Even a stranger's kindness to another stranger may be a blessing.

A rather shabby-looking man came to the restaurant today. His reddish hair was unkempt, long past his shoulders, and touched with gray. His faded blue eyes were numb and expressionless, he looked like he hadn't shaved in several days, and his shoulders were stooped. He wore a coat, even in the seventy-degree weather, and carried two heavy-looking bags. It appeared that they carried everything he owned.
After placing his order, he sat at one of the tables and sorted through his bags, pulling out empty styrofoam cups, paper, and other trash. He put the trash in the big garbage can at the side of the patio, went back to his table and neatly arranged his bags, then sat gazing into space until his food was ready.
There were only two other people there eating, two women together, neither of them rich-looking, but well-groomed and generally respectable in appearance. As they got up to leave, one stopped to speak to the man. I stiffened, watching defensively. With her fashionable hairstyle and big sunglasses, she looked like the judgmental type. Was she going to fuss at him? Ask him to leave? I had no idea who this guy was, but it both hurt and angered me to think of how some people criticize poor or homeless people, just because they're poor.
But the woman only talked to him for a few minutes, motioning, and he nodded and answered. The woman rejoined her friend and they left, and he continued with his meal.
After a little while, another woman, about middle-aged, with graying hair but dressed and carrying herself well, got out of her car where she'd gone to eat. She walked across the patio (giving the man a small glance as she passed his table) to put her burger wrapper and bag in the garbage can. But when she turned and started to pass him again going back, she paused and leaned towards him on the table. I saw her slip a folded bill into his hand before saying something with a kind smile and then going back to her car. She had obviously noticed him and been planning to do that.

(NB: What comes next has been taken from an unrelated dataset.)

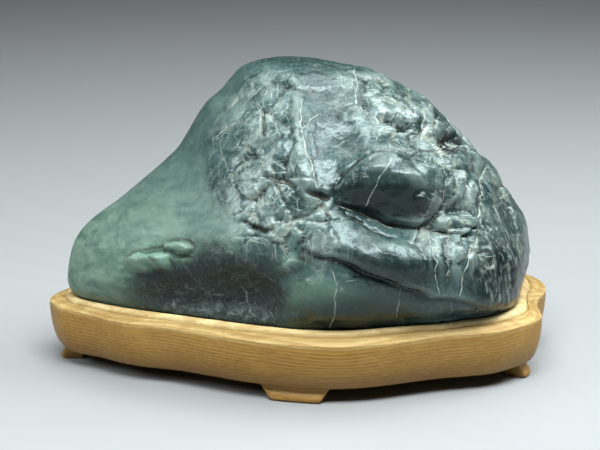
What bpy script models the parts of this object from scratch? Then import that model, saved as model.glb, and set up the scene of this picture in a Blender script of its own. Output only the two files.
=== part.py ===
"""A scholar's rock on its carved wooden stand.

The stone is one solid. Its form is a radius measured out from a heart point inside it: an
outline gives the radius round the broad face, a front and a back depth give it towards the
viewer and away, and a superellipse joins the two. Lumps, hollows, ledges and pits are then
added on the face. The stand is one solid too: a rim profile carried round a lobed outline,
with a recess cut to the stone and five low feet left standing under the wall.

Lengths in this file are millimetres, and the meshes are written in metres.
+X runs along the stone, +Y away from its broad face, +Z up. The origin is on the surface
that the feet stand on, below the middle of the stand.
"""
import math

import bpy
import numpy as np

MM = 0.001

# ---------------------------------------------------------------- driving dimensions

# The stone's heart, and the broad face through it, which leans back by this angle.
HEART = np.array([20.0, 0.0, 78.0])
FACE_LEAN = math.radians(17.0)
# Marks on the face are laid out as seen from this point, a good metre in front.
EYE = np.array([0.0, -999.9, 396.6])

FRONT_DEPTH = 75.5          # heart to the front of the stone, square to the face
BACK_DEPTH = 72.0           # heart to the back
STONE_BASE_Z = 34.0         # flat underside of the stone
BASE_ROUNDING = 1.6         # soft edge where the sides meet the flat underside
RIM_CLEAR = 46.5            # lumps and ledges fade out above this height
RIGHT_SWEEP = 26.0          # how far the right end swings back
RIGHT_SWEEP_LENGTH = 130.0  # distance from the heart at which it has swung that far

# Outline of the broad face, right end first and turning by the top: across and up the
# face from the heart.
FACE_OUTLINE = (
    (126, 3), (125, 12), (123, 19), (115, 30), (107, 44), (100, 54), (93, 57), (88, 65),
    (81, 73), (75, 79), (62, 92), (50, 98), (37, 105), (28, 110), (18, 113), (5, 115),
    (-7, 117), (-20, 118), (-33, 119), (-45, 117), (-52, 115), (-58, 112), (-64, 105),
    (-71, 97), (-77, 93), (-83, 85), (-90, 73), (-97, 61), (-109, 50), (-121, 40), (-134, 29),
    (-147, 20), (-153, 16), (-159, 9), (-163, 3), (-166, -8), (-167, -17), (-168, -25),
    (-165, -31), (-152, -37), (-135, -45), (-120, -51), (-103, -59), (-81, -68), (-54, -73),
    (-26, -76), (-7, -76), (12, -74), (26, -70), (37, -65), (60, -59), (81, -53), (90, -49),
    (101, -45), (109, -42), (115, -39), (118, -33), (121, -25), (124, -17), (126, -11),
    (127, -3),
)
OUTLINE_ROUNDING = math.radians(1.6)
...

He took it and said something without changing his expression, then went on eating after she'd left. Maybe he was used to people feeling sorry for him. Maybe he just thought that woman was another do-gooder trying to do her act of kindess for the day. And maybe that's the way it was. But maybe not. There was no one else out on the patio to see her good deed, and I was behind a reflective window, so even if she'd have looked, she wouldn't have seen me watching.
But whether that lady's kindess intended to make herself look or feel good, or whether it came from a genuine heart of compassion and pure motives, and whether it blessed that man or not, it sure blessed me.

Someone is always watching. What you do, how you act, where you go, what you say. And sometimes the people you think you are affecting are not the ones you actually are. Every life, and how it is lived, has an impact on others.